A security vendor reports that fake emails are getting harder to spot, as cyber criminals become more effective at spreading malware and stealing passwords.
Criminals are crafting increasingly realistic emails using local brands and logos to impersonate postal companies, tax and law enforcement agencies and utility firms, according to security vendor Sophos.
The messages purport to be shipping notices, refunds, speeding tickets, electricity bills and so on, and are increasingly sent selectively so that people normally receive messages that appear to be from organisations in their own country.
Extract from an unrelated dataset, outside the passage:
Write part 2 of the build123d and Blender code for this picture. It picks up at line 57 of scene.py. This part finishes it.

In some cases malware is being programmed to target or avoid users in particular countries as determined by language or keyboard settings.
The results are "more believable, highly clickable and therefore more financially rewarding to the criminal," according to Sophos.
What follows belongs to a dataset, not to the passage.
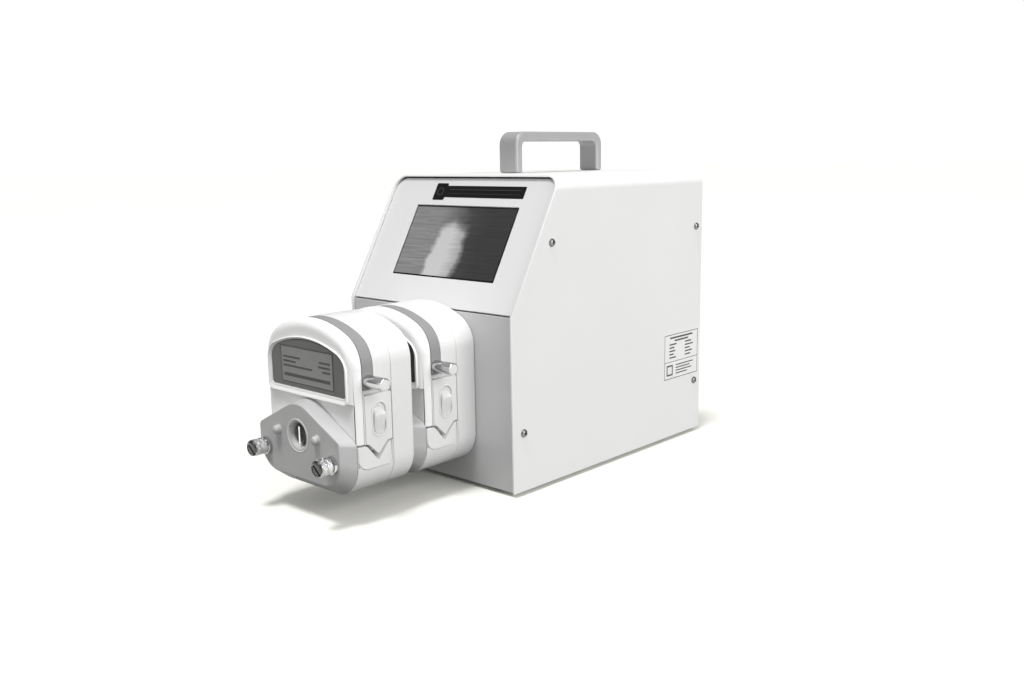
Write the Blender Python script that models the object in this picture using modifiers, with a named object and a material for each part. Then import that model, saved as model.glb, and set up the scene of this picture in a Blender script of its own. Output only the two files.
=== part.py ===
"""Bench peristaltic pump: a sheet-metal drive unit with two stacked easy-load pump heads.

The world frame has its origin under the middle of the object, on the plane that the feet
stand on. +X is to the right of a person facing the pump's front, +Y is towards the back and
+Z is up. All sizes in this file are millimetres, and the helpers turn them into metres.
"""

import math

import bmesh
import bpy

MM = 0.001
GAP = 0.3                      # clearance left between pieces that touch

# Casing
CASE_WIDTH = 182.0
CASE_DEPTH = 250.0
CASE_HEIGHT = 232.0
CASE_FRONT_Y = -57.0           # world Y of the casing's front edge, centres the whole object
KNEE_HEIGHT = 133.0            # where the upright front turns into the slanted one
SLOPE_SETBACK = 56.0           # how far back the slant ends at the top
TOP_RADIUS = 12.0
COVER_SHEET = 1.8
PANEL_SHEET = 2.0
FLANGE_SHEET = 1.5
PANEL_RECESS = 2.4             # front and rear panels sit behind the cover's edge
FOOT_HEIGHT = 3.0
FOOT_RADIUS = 9.0
FOOT_X = 70.0
FOOT_Y = (20.0, 230.0)
FLANGE_HEIGHT = 55.0

# Display, measured along the slant from the knee
SCREEN_CENTRE_X = 2.5
SCREEN_WIDTH = 113.0
SCREEN_LOW = 25.5
SCREEN_HIGH = 87.0

# Carry handle
HANDLE_WIDTH = 20.0
HANDLE_THICK = 8.0
HANDLE_FRONT = 96.9
HANDLE_BACK = 210.7
HANDLE_RISE = 33.7

# Side screws: distance from the front edge, height
SIDE_SCREWS = ((45.0, 183.0), (240.0, 183.0), (11.5, 45.0), (240.0, 45.0))

# Pump head, in its own frame: x sideways, y up from the casing's bottom, z forward
HEAD_PITCH = 63.0
HEAD_HALF_WIDTH = 50.75
HEAD_BOTTOM = 17.0
HEAD_TOP = 137.8
BOTTOM_RADIUS = 24.0
SHOULDER_RADIUS = 23.5
DOME_RADIUS = 84.5
AXIS_HEIGHT = 56.6             # rotor axis
SPLIT_HEIGHT = 53.7            # top of the lower body
JAW_BOTTOM = 54.3
HOUSING_DEPTH = 18.6
WELL_FRONT = 41.8              # front end of the rotor's well
GROOVE_BACK = 34.2             # the lever's groove
JAW_FRONT = 43.9
LOWER_FRONT = 50.4
CAP_FRONT = 52.4
NOSE_FRONT = 62.7
WELL_RADIUS = 34.5
TRACK_RADIUS = 36.5

# Cam lever
PIVOT_HEIGHT = 98.5
CORE_RADIUS = 36.0
LEVER_START = -7.0             # degrees above the horizontal, right side
LEVER_END = 100.0
GROOVE_FLOOR = 91.8
GRIP_RADIUS = 4.5
GRIP_REACH = 69.0

# Rotor
SHAFT_RADIUS = 6.5
DISC_RADIUS = 31.0
ROLLER_RADIUS = 8.5
ROLLER_ORBIT = 25.0
ROLLER_ANGLES = (30.0, 150.0, 270.0)
BLADE_THICK = 2.6
BLADE_HEIGHT = 12.0
SLOT_WIDTH = 3.2

# Thumb screws
ROD_X = 38.4
ROD_HEIGHT = 43.0
ROD_RADIUS = 2.5
ROD_CLEARANCE = 3.2
KNOB_RADIUS = 6.0
KNOB_TIP = 76.8

# Tube clamp and tube seat
NOTCH_CENTRE = 32.0
NOTCH_HALF_WIDTH = 11.0
NOTCH_FLOOR = 41.8
NOTCH_FLOOR_HALF = 2.3
CLAMP_INNER_X = 45.7
CLAMP_TOP = 88.5
CLAMP_BOTTOM = 54.6
TONGUE_TIP = 46.2
TONGUE_HALF_WIDTH = 8.5

# Motor and fan
MOTOR_SIZE = 86.0
MOTOR_LENGTH = 75.0
PLATE_THICK = 8.0
FAN_X = -42.0                  # seen from behind, +x is the object's left
FAN_HEIGHT = 165.0
FAN_SIZE = 60.0
INLET_X = 48.0
INLET_HEIGHT = 60.0


# ---------------------------------------------------------------- scene and materials

def start_scene():
    for obj in list(bpy.data.objects):
        bpy.data.objects.remove(obj, do_unlink=True)
    groups = []
    for name in ("peristaltic_pump", "cutters"):
        group = bpy.data.collections.new(name)
        bpy.context.scene.collection.children.link(group)
        groups.append(group)
    return groups


PARTS, CUTTERS = start_scene()


def material(name, colour, roughness, metallic=0.0):
    made = bpy.data.materials.new(name)
    made.use_nodes = True
    shader = made.node_tree.nodes["Principled BSDF"]
    shader.inputs["Base Color"].default_value = (*colour, 1.0)
    shader.inputs["Roughness"].default_value = roughness
    shader.inputs["Metallic"].default_value = metallic
    return made


WHITE_PAINT = material("white_powder_coat", (0.86, 0.86, 0.86), 0.45)
WHITE_PLASTIC = material("white_plastic", (0.84, 0.84, 0.84), 0.35)
GREY_PANEL = material("grey_anodised_panel", (0.48, 0.48, 0.49), 0.4, 0.6)
GREY_STRAP = material("grey_lever", (0.38, 0.38, 0.38), 0.4)
DARK_PLASTIC = material("dark_plastic", (0.05, 0.05, 0.05), 0.4)
SCREEN_GLASS = material("screen_glass", (0.03, 0.03, 0.03), 0.08)
SATIN_METAL = material("satin_aluminium", (0.68, 0.68, 0.69), 0.3, 0.9)
CHROME = material("chrome", (0.8, 0.8, 0.8), 0.1, 1.0)
STEEL = material("steel", (0.5, 0.5, 0.5), 0.3, 1.0)
RUBBER = material("rubber", (0.03, 0.03, 0.03), 0.8)
BOARD = material("circuit_board", (0.02, 0.16, 0.07), 0.5)


# ---------------------------------------------------------------- frames

def frame(name, parent, location, rotation=(0.0, 0.0, 0.0)):
    empty = bpy.data.objects.new(name, None)
    empty.parent = parent
    empty.location = [v * MM for v in location]
    empty.rotation_euler = rotation
    PARTS.objects.link(empty)
    return empty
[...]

And one of the old 'sniff tests' for bogus emails – the presence of spelling or grammatical errors – is becoming less effective: Sophos has seen a rise in well-written and perfectly punctuated spam.
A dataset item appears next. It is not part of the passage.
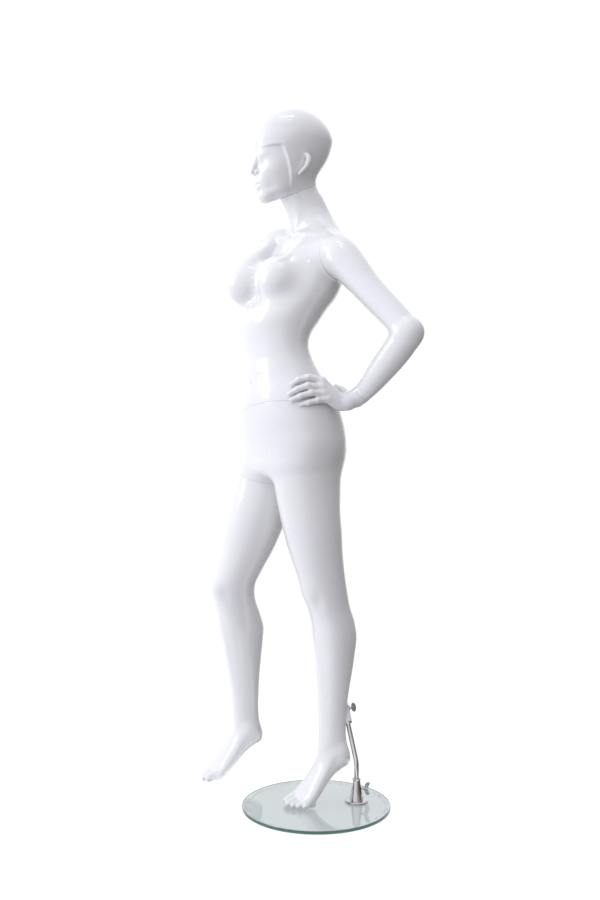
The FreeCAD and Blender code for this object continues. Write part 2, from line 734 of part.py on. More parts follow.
def head_shell(fittings):
    def skull(inset):
        rings = []
        for height, y, half_width, forward, backward in HEAD:
            sizes = (half_width - inset, forward - inset, backward - inset)
            rings.append(ring((HEAD_TILT_X, y, height), (0, 0, 1), (0, -1, 0), *sizes, 2.1))
        return loft(rings)

    neck = level_loft([section for section in TRUNK if section[0] >= 1570])
    nose_root, nose_tip = NOSE
    outer = skull(0.0).fuse([neck, capsule(nose_root, nose_tip, 7.0, 9.0)])
    inner = inside_of(skull(WALL), [flipped(NECK_SEAM)], BULKHEAD)
    skin = inside_of(outer, [flipped(NECK_SEAM)], SEAM_GAP / 2.0)
    below = beyond(flipped(NECK_SEAM), -BULKHEAD)
    skin = skin.cut(inner.cut(below))
    for fitting in fittings:
        skin = fitting.cut_pocket(skin)
    return skin


def pelvis_and_left_leg(fittings):
    seams = [WAIST_SEAM, THIGH_SEAM]
    hips = level_loft(PELVIS)
    leg = leg_loft(LEFT_LEG)
    stub = leg_loft([station for station in RIGHT_LEG if station[2] >= 760])
    foot = foot_loft(LEFT_HEEL, 1)
    outer = inside_of(hips.fuse([stub]), seams, SEAM_GAP / 2.0).fuse([leg, foot])
    inner_hips = level_loft(PELVIS, WALL)
    inner_stub = leg_loft([station for station in RIGHT_LEG if station[2] >= 760], WALL)
    inner = inside_of(inner_hips.fuse([inner_stub]), seams, BULKHEAD)
    inner = inner.fuse(leg_loft(LEFT_LEG, WALL, 190))
    skin = outer.cut(inner).fuse(calf_boss())
    hole_radius = ROD_RADIUS + FERRULE_WIDTH + FERRULE_CLEARANCE
    ferrule_hole = rod_between(rod_point(CALF_TUBE_START - 60.0), rod_point(CALF_TUBE_START), hole_radius)
    skin = skin.cut(ferrule_hole)
    clearance = ROD_RADIUS + ROD_CLEARANCE + CALF_TUBE_WALL + CALF_TUBE_CLEARANCE
    skin = skin.cut(rod_between(rod_point(10), rod_point(ROD_UPPER_LENGTH + 4.1), clearance))
    centre = rod_point(CALF_SCREW_ALONG)
    skin = skin.cut(rod_between(centre, centre + calf_screw_direction() * 60, 7.1))
    for fitting in fittings:
        skin = fitting.cut_pocket(skin)
    return skin


def right_leg_shell(fittings):
    leg = leg_loft(RIGHT_LEG)
    foot = foot_loft(RIGHT_HEEL, -1)
    outer = inside_of(leg.fuse([foot]), [flipped(THIGH_SEAM)], SEAM_GAP / 2.0)
    inner = inside_of(leg_loft(RIGHT_LEG, WALL, 190), [flipped(THIGH_SEAM)], BULKHEAD)
    skin = outer.cut(inner)
    for fitting in fittings:
        skin = fitting.cut_pocket(skin)
    return skin


def calf_boss():
    """Thickened wall on the back of the calf that holds the tube."""
    radius = ROD_RADIUS + ROD_CLEARANCE + CALF_TUBE_WALL + CALF_BOSS_WALL
    body = rod_between(rod_point(CALF_TUBE_START - FERRULE_LENGTH), rod_point(ROD_UPPER_LENGTH), radius)
    return body.fuse(Part.makeSphere(radius, rod_point(ROD_UPPER_LENGTH)))


def calf_ferrule():
    """Chrome ring let into the calf where the rod goes in."""
    start = rod_point(CALF_TUBE_START - FERRULE_LENGTH)
    body = rod_between(start, rod_point(CALF_TUBE_START), ROD_RADIUS + FERRULE_WIDTH)
    below = rod_point(CALF_TUBE_START - 20.0)
    above = rod_point(CALF_TUBE_START + 20.0)
    return body.cut(rod_between(below, above, ROD_RADIUS + FERRULE_BORE_CLEARANCE))


def export_fittings(pairs):
    for name, (socket, peg) in pairs.items():
        for half, fitting in (("socket", socket), ("peg", peg)):
            export(fitting.plate(), name + "_" + half)
            export(fitting.screws(), name + "_" + half + "_screws")


def main():
    os.makedirs("parts", exist_ok=True)

    export(glass_disc(), "glass_base_disc")
    export(grip_ring(), "anti_slip_ring")
    export(socket_cone(), "rod_socket")
    export(gasket(), "socket_gasket")
    export(bolt_washer(), "bolt_washer")
    export(socket_bolt(), "socket_bolt")
    export(calf_rod(), "calf_rod")
    side = stand_screw_direction()
    stand_axis = Vector(SOCKET_X, SOCKET_Y, GLASS_TOP + STAND_SCREW_HEIGHT)
    stand_tip = stand_axis + side * (ROD_RADIUS + SCREW_TIP_GAP)
    slanted = (Vector(0, 0, 1) * 0.9 + side.cross(Vector(0, 0, 1)) * 0.43).normalize()
    export(butterfly_screw(stand_tip, side, slanted), "socket_wing_screw")

    export(calf_tube(), "calf_tube")
    export(calf_nut(), "calf_tube_nut")
    export(calf_ferrule(), "calf_ferrule")
    side = calf_screw_direction()
    calf_tip = rod_point(CALF_SCREW_ALONG) + side * (ROD_RADIUS + SCREW_TIP_GAP)
    upright = (Vector(0, 0, 1) - side * side.z).normalize()
    export(oval_tab_screw(calf_tip, side, upright), "calf_wing_screw")

    pairs = {
        "waist": seam_pair(WAIST_SEAM, 45.0, 12.0, 55.0),
        "neck": seam_pair(NECK_SEAM, 30.0, 9.0, 40.0),
        "thigh": seam_pair(THIGH_SEAM, 38.0, 11.0, 32.0),
        "left_shoulder": seam_pair(LEFT_SHOULDER_SEAM, 27.0, 8.0, 30.0),
        "right_shoulder": seam_pair(RIGHT_SHOULDER_SEAM, 27.0, 8.0, 30.0),
        "left_wrist": seam_pair(LEFT_WRIST_SEAM, 15.0, 4.0, 22.0),
        "right_wrist": seam_pair(RIGHT_WRIST_SEAM, 15.0, 4.0, 22.0),
    }
    export_fittings(pairs)

    sockets = {name: pair[0] for name, pair in pairs.items()}
    pegs = {name: pair[1] for name, pair in pairs.items()}
    export(pelvis_and_left_leg([sockets["waist"], sockets["thigh"]]), "pelvis_and_left_leg")
    export(right_leg_shell([pegs["thigh"]]), "right_leg")
    trunk_fittings = [pegs["waist"], sockets["neck"], sockets["left_shoulder"], sockets["right_shoulder"]]
    export(trunk_shell(trunk_fittings), "torso")
    export(head_shell([pegs["neck"]]), "head")
    bent = (LEFT_UPPER_ARM, LEFT_ELBOW, LEFT_FOREARM)
    left_arm = arm_shell(bent_arm(*bent), bent_arm(*bent, WALL), LEFT_SHOULDER_SEAM, LEFT_WRIST_SEAM,
                         [pegs["left_shoulder"], sockets["left_wrist"]])
    export(left_arm, "left_arm")
    hanging = (path_loft(RIGHT_ARM), path_loft(RIGHT_ARM, WALL))
    right_arm = arm_shell(*hanging, RIGHT_SHOULDER_SEAM, RIGHT_WRIST_SEAM,
                          [pegs["right_shoulder"], sockets["right_wrist"]])
    export(right_arm, "right_arm")
    left_hand = hand(LEFT_PALM, LEFT_FINGERS, (1, 0, 0), LEFT_WRIST_SEAM)
    export(pegs["left_wrist"].cut_pocket(left_hand), "left_hand")
    right_hand = hand(RIGHT_PALM, RIGHT_FINGERS, (1, 0, 0), RIGHT_WRIST_SEAM)
    export(pegs["right_wrist"].cut_pocket(right_hand), "right_hand")


if __name__ == "__main__":
    main()
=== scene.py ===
"""Looks of the full body display mannequin: glossy shells, glass base, chrome stand, studio light.

Lengths in the tables are millimetres in the frame of the CAD model, and METRE turns them into metres.
Each shell is a smooth implicit body, meshed near its surface and cut flat at its seams.
"""
import math

import bmesh
import bpy
import numpy as np
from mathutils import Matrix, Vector


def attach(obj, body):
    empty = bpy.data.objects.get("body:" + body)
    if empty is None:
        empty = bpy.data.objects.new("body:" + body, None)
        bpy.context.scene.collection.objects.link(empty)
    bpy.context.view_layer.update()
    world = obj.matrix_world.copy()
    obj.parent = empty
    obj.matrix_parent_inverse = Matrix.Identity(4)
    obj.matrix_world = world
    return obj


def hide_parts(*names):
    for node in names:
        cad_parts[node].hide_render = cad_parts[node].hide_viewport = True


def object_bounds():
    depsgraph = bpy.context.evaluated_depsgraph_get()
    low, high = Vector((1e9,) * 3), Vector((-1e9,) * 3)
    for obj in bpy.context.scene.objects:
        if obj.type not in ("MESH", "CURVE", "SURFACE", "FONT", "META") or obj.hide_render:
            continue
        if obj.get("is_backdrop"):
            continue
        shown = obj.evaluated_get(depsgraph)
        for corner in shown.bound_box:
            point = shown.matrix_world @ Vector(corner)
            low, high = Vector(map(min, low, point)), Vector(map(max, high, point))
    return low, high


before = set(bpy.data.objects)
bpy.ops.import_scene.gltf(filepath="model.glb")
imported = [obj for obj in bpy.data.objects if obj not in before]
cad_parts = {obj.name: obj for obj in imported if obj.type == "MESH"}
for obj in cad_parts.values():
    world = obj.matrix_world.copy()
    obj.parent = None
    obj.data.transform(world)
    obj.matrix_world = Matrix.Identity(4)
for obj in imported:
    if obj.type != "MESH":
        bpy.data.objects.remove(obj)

CAD_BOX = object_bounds()
METRE = 0.001
# A value for "nowhere near", and the distance within which a shape is worked out exactly.
FAR = 1e9
NEAR = 45.0
COARSER = 1.0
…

"You have to look harder to spot fake emails from real ones," said Chester Wisniewski, senior security advisor at Sophos. "Being aware of the tactics used in your region is becoming an important aspect of security."
While vigilance is still essential, it's all too easy to open a message that looks realistic and then be tempted to follow a link or open an attachment. Consequently, running good security software is an increasingly sensible move.